(Dataset rows)
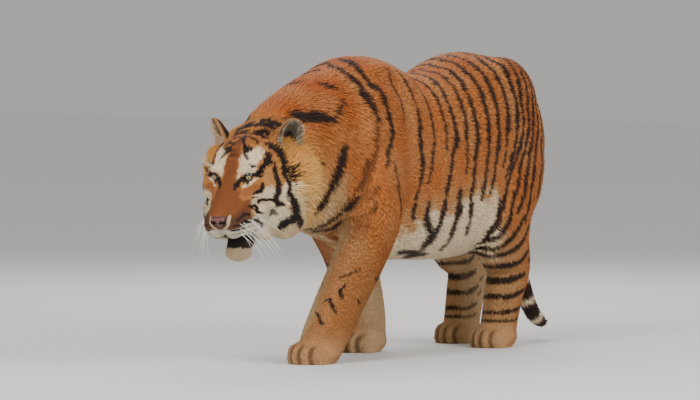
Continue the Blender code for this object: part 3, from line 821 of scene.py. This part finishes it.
def body_colours(points, normals):
    x, y, z = points.T
    off = x < 0
    side = np.where(off, -1, 1)
    patchy, ragged = wander(points, 0.16, 3), wander(points, 0.018, 4)
    legs, nearest = leg_share(points)
    tail = tail_share(points)
    _, behind, above = in_head(points).T
    fringe = fall(behind, 0.24, 0.33) * ramp(-above, 0.0, 0.05) * (y < -0.6)
    edge = np.interp(y, *FLANK_EDGE)
    height = z + 0.012 * ragged + 0.020 * patchy + 0.018 * wander(points, 0.05, 12)
    meet = legs + 1.2 * legs * (1 - legs) * (0.6 * ragged + wander(points, 0.05, 13))
    colour = layers(
        ORANGE,
        (DEEP, ramp(z, 0.62, 0.90) * ramp(-y, 0.35, 0.75)),
        (DEEP, 0.45 * ramp(z, 0.86, 0.97)),
        (TAN, 0.30 + 0.25 * patchy),
        (paint(206, 160, 108), 0.85 * fall(height, edge - 0.01, edge + 0.10) * (1 - legs)),
        (WHITE, fall(height, edge - 0.035, edge + 0.030) * (1 - np.clip(meet, 0, 1))),
        (layers(GOLD, (paint(232, 184, 114), ramp(-above, 0.10, 0.22))), 0.95 * fringe))
    front = nearest < 2
    ahead, outer = -normals[:, 1], normals[:, 0] * side
    shin = layers(
        colour,
        (paint(154, 84, 36), 0.8 * front * fall(z, 0.30, 0.50)),
        (paint(196, 136, 86), 0.8 * ramp(ahead - 0.5 * outer, 0.25, 0.75) * fall(z, 0.34, 0.50)),
        (paint(190, 146, 96),
         0.85 * ~front * ramp(ahead + 0.12 * ragged, -0.35, 0.35) * fall(z, 0.30, 0.42)),
        (paint(210, 178, 134), 0.9 * ramp(-outer + 0.15 * patchy + 0.10 * ragged, -0.10, 0.65)),
        (paint(208, 164, 118), 0.55 * fall(z, 0.03, 0.13)),
        # painted shade: the creases between the toes are darkened
        (paint(92, 62, 42), 0.75 * toe_crease_shade(points)))
    reach = np.hypot((y + 0.74) / 0.15, (z - 0.47) / 0.13) + 0.10 * (ragged + patchy)
    inward = fall(0.84 * np.abs(x) + 0.545 * y, -0.262, -0.212) * (y > -0.86) * (1 - fringe)
    armpit = 0.9 * inward * fall(reach, 0.65, 1.15)
    colour = layers(colour, (shin, legs), (paint(198, 156, 106), armpit))
    spots = flank_map(points)
    shifted = spots.copy()
    shifted[off, 0] += 0.016 * np.sin(9 * spots[off, 0] + 1) + 0.020
    shifted[off, 1] += 0.010 * np.sin(13 * spots[off, 0])
    shifted += 0.004 * sway(points, 0.06, 5)
    chest = 1 - 0.8 * ramp(ahead, 0.55, 0.85) * (y < -0.3)
    ink = inked(shifted, BODY_MARKS, 0.5 * ragged, 0.00125, 0.0036)
    ink *= chest * (1 - legs * fall(z, 0.36, 0.44))
    for rows, kind, span in ((HIND_MARKS, "hind", y > 0.02), (FRONT_MARKS, "front", y < 0.02)):
        left, right = (leg_middle(LEG_PATHS[kind + end], z) for end in ("_left", "_right"))
        on_leg = spots + 0.0012 * ragged[:, None]
        on_leg[off, 0] -= (right[1] - left[1])[off]
        if kind == "front":
            middle = np.where(off, right, left)
            on_leg[:, 0] = 0.08 * np.arctan2(side * (x - middle[0]), middle[1] - y)
        share = inked(on_leg, rows, 0.4 * ragged, 0.00115, 0.0012)
        share *= (1 - 0.45 * ramp(-outer, 0.0, 0.6)) * span * fall(z, 0.46, 0.50)
        ink = np.maximum(ink, share)
    _, along = path_distance(points, TAIL_PATH)
    pale = layers(colour, (WHITE, 0.85 * ramp(along + 0.01 * ragged, 0.30, 0.62)))
    rings = np.max([fall(np.abs(along - place + 0.003 * ragged), 0.012 * size, 0.024 * size)
                    for place, size in TAIL_RINGS], 0)
    ink += (rings - ink) * tail
    return layers(colour, (pale, tail), (INK, 1 - (1 - np.clip(ink, 0, 1)) ** 2))


def face_colours(points, normals):
    places = in_head(points)
    ways = normals @ HEAD_ROWS
    x, y, z = places.T
    wide = np.abs(x)
    ragged = wander(points, 0.012, 7)
    spots = face_map(places)
    calm = np.interp(np.hypot(*spots.T), [18, 34], [0.2, 0.8])[:, None]
    spots = spots + calm * sway(points, 0.03, 8)
    colour = layers(
        paint(192, 126, 66),
        (GOLD, 0.7 * ramp(spots[:, 0], 70, 100)),
        (CREAM, ramp(-spots[:, 1], 50, 70)))
    for u, v, half, tall, shade in FACE_FIELDS:
        reach = np.hypot((spots[:, 0] - u) / half, (spots[:, 1] - v) / tall)
        colour = layers(colour, (shade, fall(reach + 0.06 * ragged, 0.80, 1.15)))
    streak, _ = path_distance(columns(wide, z), NOSE_STREAK)
    colour = layers(
        colour,
        (paint(92, 58, 42), 0.9 * ramp(-z, 0.058, 0.074) * fall(y, -0.095, -0.045)),
        (paint(212, 200, 178), ramp(-z, 0.098, 0.108) * fall(y, -0.05, -0.01)),
        (CREAM, 0.9 * fall(streak, 0.0022, 0.0055) * (y < -0.10)),
        (paint(216, 192, 152), ramp(-z, 0.165, 0.185) * fall(y, 0.02, 0.09)),
        (WHITE, inked(spots, PALE_MARKS, ragged)))
    ink = np.max([inked(spots, rows, ragged) * (x * only >= 0)
                  for only, rows in FACE_MARKS.items()], 0)
    radius, opening, ahead = lid_measure(folded(places))
    # The mouth's gap: its lips are black, and its inside is painted dark as painted shade.
    mouth = ramp(-z, 0.136, 0.146) * fall(-z, 0.188, 0.196) * (y < 0.0) * (wide < 0.075)
    lower_lip = 0.92 * ramp(z + 0.6 * y + 0.002 * ragged, -0.263, -0.255) * ramp(-z, 0.176, 0.182)
    for share in (
            fall(opening, 1.42, 1.70) * (radius < LID_REACH) * (ahead > 0),
            fall(gap_to(places, LIP_LINE), 0.0045, 0.0085),
            # the gap's faces that look up or down: black lip edges, and painted shade inside the
            # mouth
            mouth * ramp(np.abs(ways[:, 2]), 0.30, 0.60),
            # painted shade filling the mouth's inside
            (wide < 0.052) & (y > -0.118) & (y < -0.02) & (z < -0.150) & (z > -0.186),
            lower_lip * (wide < 0.058) * fall(y, -0.045, -0.030)):
        ink = np.maximum(ink, share)
    reach = nose_reach(places)
    nose = layers(
        paint(134, 92, 90),
        (paint(44, 32, 34), 0.15 + 0.6 * ramp(reach, 0.7, 1.0)),
        # painted shade: the nostrils' holes are painted near-black
        (paint(14, 10, 10), fall(gap_to(places, NOSTRIL), 0.0045, 0.0085)))
    return layers(
        colour,
        (paint(36, 26, 24), 1 - (1 - np.clip(ink, 0, 1)) ** 2.2),
        (nose, fall(reach, 0.98, 1.10)))


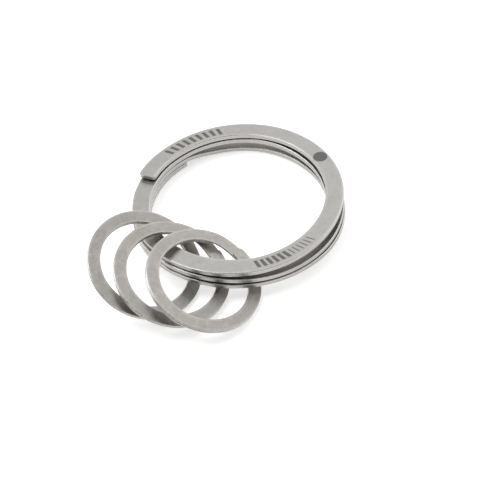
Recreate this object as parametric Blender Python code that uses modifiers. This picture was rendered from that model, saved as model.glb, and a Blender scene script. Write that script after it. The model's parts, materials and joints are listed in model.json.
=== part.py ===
"""Wave-wound split key ring with three small split rings threaded on it.

Everything is modelled in millimetres and scaled by MM. The large ring's own
frame has its origin on the ring's axis at the mean height of the top face, +Z
up out of that face. The whole object then leans on the small rings, and an
empty carries that lean, so that the model rests on z = 0.
"""

import math

import bmesh
import bpy
from mathutils import Matrix, Vector

MM = 0.001

# Large ring: a flat strip wound clockwise and downwards from its free tip.
LARGE_R_IN = 14.6
LARGE_R_OUT = 17.5
LARGE_STRIP_T = 0.78
LARGE_EDGE_R = 0.13
LARGE_CORNER_R = 0.55
TIP_AT = 155.0          # angle of the free tip, degrees from +X
TURN_END = 1113.0       # strip length in degrees of winding
LARGE_STEP = 5.0        # degrees for each segment

# The wave: height of the strip's top face at each crest and trough, against
# the winding angle from the tip.
WAVE = (
    (0, 0.30), (5, 0.27), (15, 0.14), (25, 0.04), (35, -0.02), (50, -0.04), (65, -0.05),
    (95, -0.06), (115, -0.08), (135, -0.06), (155, 0.02), (170, 0.12), (185, 0.17),
    (205, 0.18), (225, 0.14), (240, 0.16), (255, 0.30), (265, 0.39), (275, 0.46),
    (285, 0.51), (292, 0.51), (300, 0.46), (310, 0.31), (320, 0.10), (335, -0.28),
    (345, -0.50), (355, -0.67), (365, -0.80), (375, -0.90), (385, -0.97), (405, -1.02),
    (425, -1.02), (440, -1.02), (447, -1.03), (455, -1.07), (465, -1.18), (475, -1.31),
    (485, -1.41), (495, -1.54), (515, -1.90), (530, -2.16), (545, -2.28), (555, -2.20),
    (565, -2.04), (575, -1.88), (585, -1.70), (595, -1.47), (605, -1.19), (615, -0.91),
    (625, -0.68), (635, -0.51), (645, -0.39), (655, -0.38), (665, -0.54), (680, -0.92),
    (695, -1.33), (715, -1.69), (735, -1.86), (745, -1.94), (754, -2.04), (763, -2.42),
    (771, -2.74), (780, -2.90), (795, -2.98), (815, -2.96), (835, -2.97), (858, -3.00),
    (870, -3.07), (885, -3.28), (900, -3.46), (912, -3.32), (925, -3.00), (935, -2.79),
    (945, -2.61), (955, -2.42), (965, -2.23), (975, -2.04), (985, -1.82), (995, -1.60),
    (1005, -1.38), (1015, -1.31), (1025, -1.46), (1040, -1.87), (1055, -2.25),
    (1075, -2.57), (1095, -2.78), (1113, -2.91),
)

# The turns don't lie quite over one another: how far out the strip runs from
# its mean radius, against the winding angle.
SWELL = (
    (0, 0.0), (240, 0.0), (262, 0.02), (285, 0.0), (300, -0.10), (320, -0.22),
    (335, -0.30), (350, -0.28), (375, -0.16), (400, -0.11), (425, -0.10), (440, -0.14),
    (455, -0.25), (467, -0.30), (485, -0.28), (500, -0.18), (515, -0.06), (530, 0.0),
    (545, 0.04), (575, 0.10), (595, 0.15), (615, 0.20), (635, 0.27), (645, 0.29),
    (655, 0.26), (665, 0.18), (680, 0.02), (695, -0.15), (715, -0.20), (745, -0.12),
    (785, -0.06), (800, -0.10), (815, -0.22), (845, -0.22), (860, -0.08), (875, 0.05),
    (905, 0.22), (935, 0.27), (955, 0.30), (975, 0.36), (995, 0.42), (1005, 0.42),
    (1015, 0.36), (1030, 0.18), (1050, -0.10), (1065, -0.20), (1113, -0.10),
)

# The strip flexes where the tip is lifted. The stretch from the tip to
# FLEX_AT is its own solid, turning about a radial line.
FLEX_AT = 75.0          # winding angle of the bend
FLEX_GAP = 0.30         # clearance between the two solids, mm

# Small rings: two turns of a thinner flat strip with one crossover.
SMALL_R_IN = 7.2
SMALL_R_OUT = 9.26
SMALL_STRIP_T = 0.33
SMALL_TURN_GAP = 0.08
SMALL_EDGE_R = 0.09
SMALL_CORNER_R = 0.45
CROSSOVER = 30.0        # degrees of winding in which the strip changes level
SMALL_STEP = 7.5

# name: angle round the large ring, distance from its axis, height of the top
# face's centre, tilt, direction of the tilt from the radial line, tip angle
SMALL_RINGS = {
    "small_ring_left": (219.7, 19.80, -0.14, 29.5, 104.3, 175.0),
    "small_ring_middle": (232.7, 18.52, -0.70, 24.2, 94.3, 160.0),
    "small_ring_right": (248.95, 17.72, -1.01, 24.4, 88.4, 158.0),
}

# How the object lies: lean of the large ring and the lift that puts the lowest
# point on z = 0, with the box centred on the Z axis.
LEAN = (math.radians(-2.745), math.radians(-0.39), 0.0)
LIFT = (3.050, 4.165, 4.570)

STEEL = (0.43, 0.42, 0.405, 1.0)


def clear_scene():
    for obj in list(bpy.data.objects):
        bpy.data.objects.remove(obj, do_unlink=True)
    for collection in list(bpy.data.collections):
        bpy.data.collections.remove(collection)


def steel(name, roughness):
    material = bpy.data.materials.new(name)
    material.use_nodes = True
    shader = material.node_tree.nodes["Principled BSDF"]
    shader.inputs["Base Color"].default_value = STEEL
    shader.inputs["Metallic"].default_value = 1.0
    shader.inputs["Roughness"].default_value = roughness
    return material


def smooth_curve(table, winding):
    """Smooth curve through a table's crests and troughs (cubic Hermite)."""
    xs = [p[0] for p in table]
    ys = [p[1] for p in table]

    def slope(i):
        if i == 0:
            return (ys[1] - ys[0]) / (xs[1] - xs[0])
        if i == len(xs) - 1:
            return (ys[-1] - ys[-2]) / (xs[-1] - xs[-2])
        before = (ys[i] - ys[i - 1]) / (xs[i] - xs[i - 1])
        after = (ys[i + 1] - ys[i]) / (xs[i + 1] - xs[i])
        wide, near = xs[i + 1] - xs[i], xs[i] - xs[i - 1]
        return (before * wide + after * near) / (wide + near)

    i = 0
    while i < len(xs) - 2 and winding > xs[i + 1]:
        i += 1
    h = xs[i + 1] - xs[i]
    s = (winding - xs[i]) / h
    return (
        (2 * s**3 - 3 * s**2 + 1) * ys[i]
        + (s**3 - 2 * s**2 + s) * h * slope(i)
        + (3 * s**2 - 2 * s**3) * ys[i + 1]
        + (s**3 - s**2) * h * slope(i + 1)
    )


def large_swell(winding):
    return smooth_curve(SWELL, winding)


def no_swell(winding):
    return 0.0


def crossover_height(winding):
    """Top level for the first turn, bottom level for the second."""
    level = (SMALL_STRIP_T + SMALL_TURN_GAP) / 2
    start = 360.0 - CROSSOVER
    s = min(max((winding - start) / CROSSOVER, 0.0), 1.0)
    s = s * s * (3 - 2 * s)
    middle = -(SMALL_STRIP_T * 2 + SMALL_TURN_GAP) / 2
    return middle + level * (1 - 2 * s)


def stations(start, end, step, radius, corner_start, corner_end):
    """Winding angles along a strip, with the half-width lost at its corners."""
    rows = []

    def corner(at, sign, size):
        for k in range(5):
            turn = math.pi / 2 * k / 4
            along = size * (1 - math.cos(turn))
            lost = size * (1 - math.sin(turn))
            rows.append((at + sign * math.degrees(along / radius), lost))

    if corner_start:
        corner(start, 1, corner_start)
    else:
        rows.append((start, 0.0))
    first = rows[-1][0]
    last = end - math.degrees(corner_end / radius)
    count = max(1, round((last - first) / step))
    for k in range(1, count):
        rows.append((first + (last - first) * k / count, 0.0))
    if corner_end:
        corner(end, -1, corner_end)
    else:
        rows.append((end, 0.0))
    return sorted(rows)


def strip(name, rows, r_in, r_out, thickness, edge, height, swell, tip_angle,
          material):
    """A flat strip on edgeless polar stations: a grid bent round, then
    thickened and given round edges."""
    r_mid, half = (r_in + r_out) / 2, (r_out - r_in) / 2
    mesh = bpy.data.meshes.new(name)
    bm = bmesh.new()
    bmesh.ops.create_grid(
        bm, x_segments=len(rows) - 1, y_segments=1, size=1.0
    )
    last = len(rows) - 1
    for vert in bm.verts:
        k = round((vert.co.x + 1) / 2 * last)
        winding, lost = rows[k]
        radius = r_mid + math.copysign(half - lost, vert.co.y) + swell(winding)
        angle = math.radians(tip_angle - winding)
        vert.co = Vector((
            radius * math.cos(angle) * MM,
            radius * math.sin(angle) * MM,
            height(winding) * MM,
        ))
    bmesh.ops.recalc_face_normals(bm, faces=bm.faces)
    if sum(face.normal.z for face in bm.faces) < 0:
        bmesh.ops.reverse_faces(bm, faces=bm.faces)
    bm.to_mesh(mesh)
    bm.free()
    mesh.materials.append(material)
    obj = bpy.data.objects.new(name, mesh)
    thick = obj.modifiers.new("strip_thickness", "SOLIDIFY")
    thick.thickness = thickness * MM
    thick.offset = 0.0
    thick.use_even_offset = False
    rim = obj.modifiers.new("round_edges", "BEVEL")
    rim.width = edge * MM
    rim.segments = 1
    rim.limit_method = "ANGLE"
    rim.angle_limit = math.radians(50)
    mesh.shade_smooth()
    return obj


def empty(name, parent, matrix):
    obj = bpy.data.objects.new(name, None)
    obj.empty_display_size = 4 * MM
    obj.parent = parent
    obj.matrix_local = matrix
    return obj


def main():
    clear_scene()
    collection = bpy.data.collections.new("split_key_ring")
    bpy.context.scene.collection.children.link(collection)

    large_steel = steel("large_ring_steel", 0.38)
    small_steel = steel("small_ring_steel", 0.42)

    frame = bpy.data.objects.new("large_ring_frame", None)
    frame.empty_display_size = 10 * MM
    frame.location = Vector(LIFT) * MM
    frame.rotation_euler = LEAN
    collection.objects.link(frame)

    large_mid = (LARGE_R_IN + LARGE_R_OUT) / 2
    half_gap = math.degrees(FLEX_GAP / 2 / large_mid)

    def large_height(winding):
        return smooth_curve(WAVE, winding) - LARGE_STRIP_T / 2

    coil = strip(
        "large_ring_coil",
        stations(FLEX_AT + half_gap, TURN_END, LARGE_STEP, large_mid, 0.0,
                 LARGE_CORNER_R),
        LARGE_R_IN, LARGE_R_OUT, LARGE_STRIP_T, LARGE_EDGE_R, large_height,
        large_swell, TIP_AT, large_steel,
    )
    coil.parent = frame
    collection.objects.link(coil)

    # The tip's origin is on its bend line, which runs out along the radius.
    bend = Matrix.Rotation(math.radians(TIP_AT - FLEX_AT), 4, "Z")
    bend.translation = Vector((0, 0, large_height(FLEX_AT) * MM))
    tip_axis = empty("tip_bend_axis", frame, bend)
    collection.objects.link(tip_axis)
    tip = strip(
        "large_ring_tip",
        stations(0.0, FLEX_AT - half_gap, LARGE_STEP, large_mid,
                 LARGE_CORNER_R, 0.0),
        LARGE_R_IN, LARGE_R_OUT, LARGE_STRIP_T, LARGE_EDGE_R,
        lambda winding: large_height(winding) - large_height(FLEX_AT),
        no_swell, FLEX_AT, large_steel,
    )
    tip.parent = tip_axis
    collection.objects.link(tip)

    # Small rings slide round the large ring's axis.
    small_mid = (SMALL_R_IN + SMALL_R_OUT) / 2
    for name, row in SMALL_RINGS.items():
        around, distance, height, tilt, towards, tip_angle = row
        slide = empty(
            name + "_slide_axis", frame,
            Matrix.Rotation(math.radians(around), 4, "Z"),
        )
        collection.objects.link(slide)
        ring = strip(
            name,
            stations(0.0, 720.0 - CROSSOVER, SMALL_STEP, small_mid,
                     SMALL_CORNER_R, SMALL_CORNER_R),
            SMALL_R_IN, SMALL_R_OUT, SMALL_STRIP_T, SMALL_EDGE_R,
            crossover_height, no_swell, tip_angle, small_steel,
        )
        lean = (
            Matrix.Rotation(math.radians(towards), 4, "Z")
            @ Matrix.Rotation(math.radians(tilt), 4, "Y")
            @ Matrix.Rotation(math.radians(-towards), 4, "Z")
        )
        lean.translation = Vector((distance * MM, 0, height * MM))
        ring.parent = slide
        ring.matrix_local = lean
        collection.objects.link(ring)


main()
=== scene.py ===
"""Looks for the wave-wound split key ring: fine strip meshes in satin steel
that stand for the CAD solids, a pale floor, soft studio light and the camera."""

import json
import math

import bpy
import numpy as np
from mathutils import Euler, Matrix, Vector


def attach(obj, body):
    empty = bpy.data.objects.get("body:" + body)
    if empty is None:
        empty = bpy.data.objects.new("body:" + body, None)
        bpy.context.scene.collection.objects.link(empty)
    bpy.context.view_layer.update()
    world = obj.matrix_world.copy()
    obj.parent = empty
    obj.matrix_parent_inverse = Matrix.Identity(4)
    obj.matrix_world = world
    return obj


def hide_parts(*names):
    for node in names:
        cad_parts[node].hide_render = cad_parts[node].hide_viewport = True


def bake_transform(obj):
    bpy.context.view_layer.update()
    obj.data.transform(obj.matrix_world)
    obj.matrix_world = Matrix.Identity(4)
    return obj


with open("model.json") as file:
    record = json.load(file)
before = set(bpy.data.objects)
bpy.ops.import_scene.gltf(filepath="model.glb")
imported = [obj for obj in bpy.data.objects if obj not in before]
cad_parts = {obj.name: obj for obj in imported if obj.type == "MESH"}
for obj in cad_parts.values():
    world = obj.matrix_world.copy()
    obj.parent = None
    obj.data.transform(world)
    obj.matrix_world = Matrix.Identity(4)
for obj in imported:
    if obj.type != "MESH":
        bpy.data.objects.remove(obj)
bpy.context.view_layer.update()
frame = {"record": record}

MM = 0.001
SKY, KEY, TABLE = 1.25, 2.0, 0.50  # brightness of the tent, the key light and the lit table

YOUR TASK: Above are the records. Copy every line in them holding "after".

SOLUTION TO THIS PROBLEM:
Recreate this object as parametric Blender Python code that uses modifiers. This picture was rendered from that model, saved as model.glb, and a Blender scene script. Write that script after it. The model's parts, materials and joints are listed in model.json.
        after = (ys[i + 1] - ys[i]) / (xs[i + 1] - xs[i])
        return (before * wide + after * near) / (wide + near)